While it might shock my students in 2020 that sixteenth and seventeenth century writing could ever seem provocatively cutting edge, that was exactly how it felt to me. The plays addressed topics- particularly government and sex- in ways that should have incensed censors, yet the texts were being taught in schools. The language was beautiful to me the same way the Qur’an is beautiful; I didn’t always understand what I was hearing, but I was aware of profound truths masterfully and musically told. But unlike Arabic, which I was never fluent in, my English was strong enough to uncover textual secrets that felt like they were meant just for me.

Loving Shakespeare felt anarchic, even moreso when I began performing in a historically all-female troupe in college. Performing Shakespeare emancipated me from cultural and gender identities I found restrictive. The possibility of auditioning for any of the roles, and that any of Shakespeare’s words could be mine, was thrilling. When I was elected to direct, the compulsion to frame the story in ways that felt personal and honest to my lived experience was the barometer I measured my artistic integrity by. These assumptions were naive and self-centered. More than that, they were harmful.

I have several favorite Shakespearean characters, but the character I have most I longed to play is Iago. We did not produce Othello in my senior year of college, but we did produce Titus Andronicus. After reading this little-produced play for the first time, I realized that there was a compelling character that would be as close to Iago as I might ever have the chance to play. That character is Aaron.

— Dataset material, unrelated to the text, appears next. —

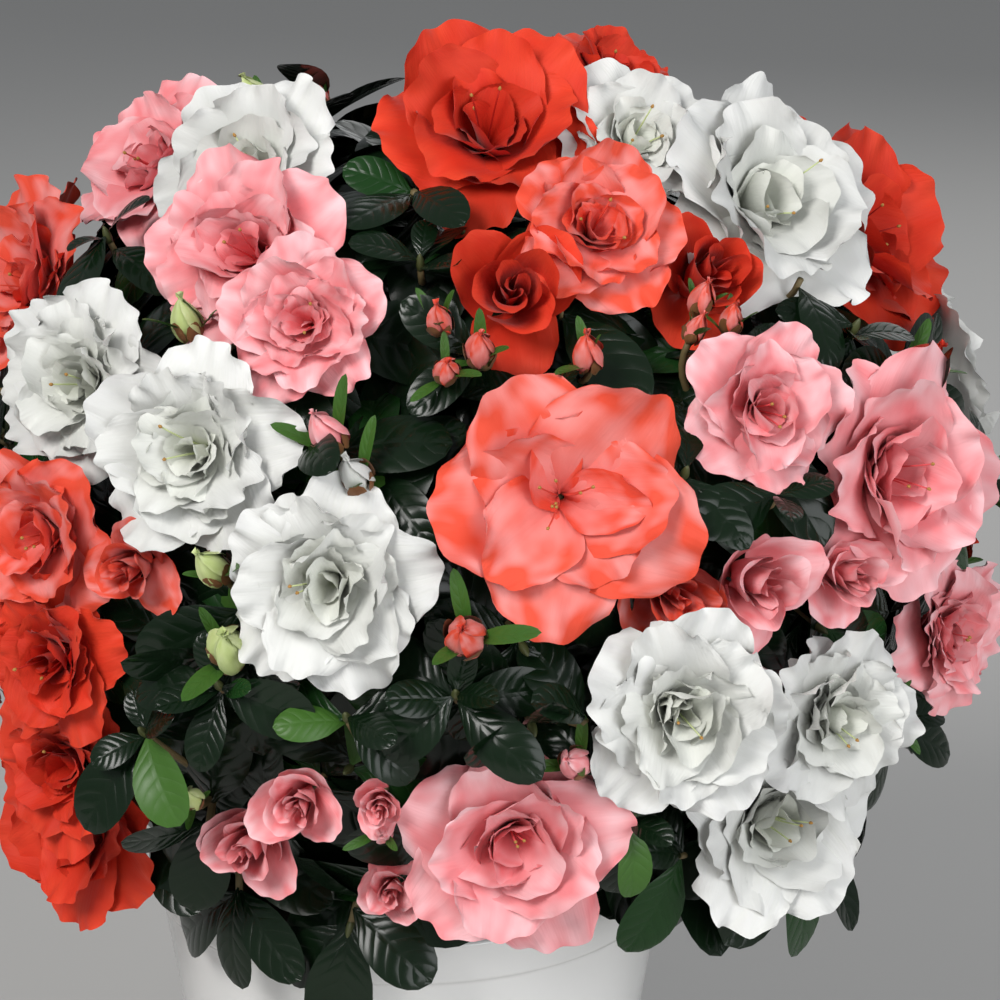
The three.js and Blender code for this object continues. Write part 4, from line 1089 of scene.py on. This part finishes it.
# Leaf buds: each leafy tip and side shoot ends in a small pointed bud of green-brown scales, except where it
# would stand among petals.
leafy_tips = np.concatenate([tips[~flowering], side_curves[:, 2], tuft_places])
leafy_ways = np.concatenate([(tips - bends)[~flowering], side_curves[:, 2] - side_curves[:, 1], tuft_axes])
leafy_ways = unit(leafy_ways)
along_bud = leafy_tips[:, None] + leafy_ways[:, None] * np.array([[0.0], [2.5], [5.0]])
free = ~among_petals(along_bud, slope=0.1).any(1)
bud_roots = (leafy_tips - leafy_ways)[free]
points, faces = beads(bud_roots, leafy_ways[free], length=6.0, girth=1.2, rows=6, sides=8)
end_bud, tree, shader = finish("leaf_bud", (0.07, 0.08, 0.025), 0.5)
piece("leaf_buds", points, faces, end_bud, "bud_scale")

# The studio: a plain pale floor, a large soft light from the upper left front, a fill from the right and a
# pale surround. The camera looks along +Y from 17 degrees above level, as the photograph does.
floor_mesh = bpy.data.meshes.new("studio_floor")
floor_mesh.from_pydata([(-20, -20, 0), (20, -20, 0), (20, 20, 0), (-20, 20, 0)], [], [(0, 1, 2, 3)])
floor = bpy.data.objects.new("studio_floor", floor_mesh)
bpy.context.scene.collection.objects.link(floor)
floor_material, tree, shader = finish("pale_floor", (0.52, 0.515, 0.50), 0.7)
floor_mesh.materials.append(floor_material)
floor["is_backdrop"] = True

world = bpy.data.worlds.new("studio")
bpy.context.scene.world = world
world.use_nodes = True
world.node_tree.nodes["Background"].inputs["Color"].default_value = (0.60, 0.62, 0.65, 1)
world.node_tree.nodes["Background"].inputs["Strength"].default_value = 0.4


def soft_light(name, place, target, size, power, colour):
    """A square area light at a place, facing a target."""
    data = bpy.data.lights.new(name, "AREA")
    data.shape, data.size, data.energy, data.color = "SQUARE", size, power, colour
    light = bpy.data.objects.new(name, data)
    light.location = place
    light.rotation_euler = (Vector(target) - Vector(place)).to_track_quat("-Z", "Y").to_euler()
    bpy.context.scene.collection.objects.link(light)


soft_light("window", (-0.75, -1.2, 1.3), (0, 0, 0.22), size=0.7, power=23, colour=(1.0, 0.98, 0.96))
soft_light("fill", (1.1, -1.3, 0.7), (0, 0, 0.2), size=1.2, power=16, colour=(0.97, 0.98, 1.0))
soft_light("rim", (0.5, 1.3, 1.2), (0, 0, 0.25), size=1.2, power=6, colour=(1.0, 1.0, 1.0))

camera_data = bpy.data.cameras.new("camera")
camera = bpy.data.objects.new("camera", camera_data)
bpy.context.scene.collection.objects.link(camera)
target = Vector((0.026, 0, 0.238))
elevation, distance, half_width = np.radians(17), 0.92, 0.1429
camera.location = target + Vector((0, -np.cos(elevation), np.sin(elevation))) * distance
camera.rotation_euler = (target - camera.location).to_track_quat("-Z", "Y").to_euler()
camera_data.sensor_width = 36
camera_data.lens = 18 * distance / half_width
bpy.context.scene.camera = camera
bpy.context.scene.view_settings.view_transform = "Standard"
light_paths = bpy.context.scene.cycles
light_paths.max_bounces, light_paths.diffuse_bounces, light_paths.glossy_bounces = 5, 4, 1
light_paths.use_light_tree = False

low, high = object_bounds()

If you don’t know the play- and it’s okay if you don’t, few people do- the key thing to know is that Aaron is Black. He is a character whose Blackness defines him. In my ignorance, I justified my relative not-whiteness as qualifying me for the role in a troupe that had almost no people of color. It took me almost a decade to look back and acknowledge that, even in the context of an intentionally ridiculous production, my decision to audition for and accept the role was not just ridiculous but deeply offensive and profoundly harmful. I can not apologize enough for that harm.

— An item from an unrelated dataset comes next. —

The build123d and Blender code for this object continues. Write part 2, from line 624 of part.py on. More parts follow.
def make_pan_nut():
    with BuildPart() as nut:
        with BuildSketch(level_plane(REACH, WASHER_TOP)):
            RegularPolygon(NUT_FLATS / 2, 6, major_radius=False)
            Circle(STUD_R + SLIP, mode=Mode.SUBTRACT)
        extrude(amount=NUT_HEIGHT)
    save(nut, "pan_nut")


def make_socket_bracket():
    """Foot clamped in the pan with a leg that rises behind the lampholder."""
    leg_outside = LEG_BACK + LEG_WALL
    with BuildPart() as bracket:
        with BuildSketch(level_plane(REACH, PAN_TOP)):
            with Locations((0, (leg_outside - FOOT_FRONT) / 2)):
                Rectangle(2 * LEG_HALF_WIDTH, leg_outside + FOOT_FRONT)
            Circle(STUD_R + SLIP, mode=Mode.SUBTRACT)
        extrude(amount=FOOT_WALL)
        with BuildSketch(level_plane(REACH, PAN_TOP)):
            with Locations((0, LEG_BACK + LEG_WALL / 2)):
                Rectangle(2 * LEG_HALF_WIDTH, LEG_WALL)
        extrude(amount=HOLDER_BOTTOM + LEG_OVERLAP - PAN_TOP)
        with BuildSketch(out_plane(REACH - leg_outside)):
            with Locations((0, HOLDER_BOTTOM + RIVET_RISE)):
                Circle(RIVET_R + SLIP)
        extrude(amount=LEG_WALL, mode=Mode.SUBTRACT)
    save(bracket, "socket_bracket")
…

Barely out of my teens and new to the United States, my understanding of the implications of cultural appropriation were just as scant as my understanding of the history of racial discrimination in the American theatre and in higher education. When I was twenty, I directed a production of Romeo and Juliet set in medieval Spain, presenting the feud between the Capulets and Montagues in the context of religious tension between the historic populations of Christians and Muslims in Cordoba. It is still difficult not to be extraordinarily proud of the work that my peers made. The performances were deeply moving. The lighting and costuming were gorgeous… and the actors wearing those costumes, which included turbans and veils, were almost all white. The suspension of disbelief already at play given our cast of young actors made this leap seem minor by comparison, and the characters I saw populating the stage spurned a recognition in me that felt honest to the story. I thought I had done my homework, that I was making the story fresh and relatable. But what I was working towards was a production that spoke to me, and not the audiences that came to see it or to the students that were producing it.

In the fifteen years since then, I have gone on to have a career in theatre as a scenic designer, and a few years ago began a parallel career as an educator. This year, I have been given the opportunity to lead a fantastic group of students into the world of Romeo and Juliet once again. To lead, teach, and make theatre with integrity in 2020 requires that I accept accountability for my past mistakes, and hold myself publicly accountable to do far, far better this time. This blog documenting our production process is part of that accountability. Primarily, however, this is a space to celebrate the students, who will be guiding the adaptation process for our production. I can not wait to share their work with you all.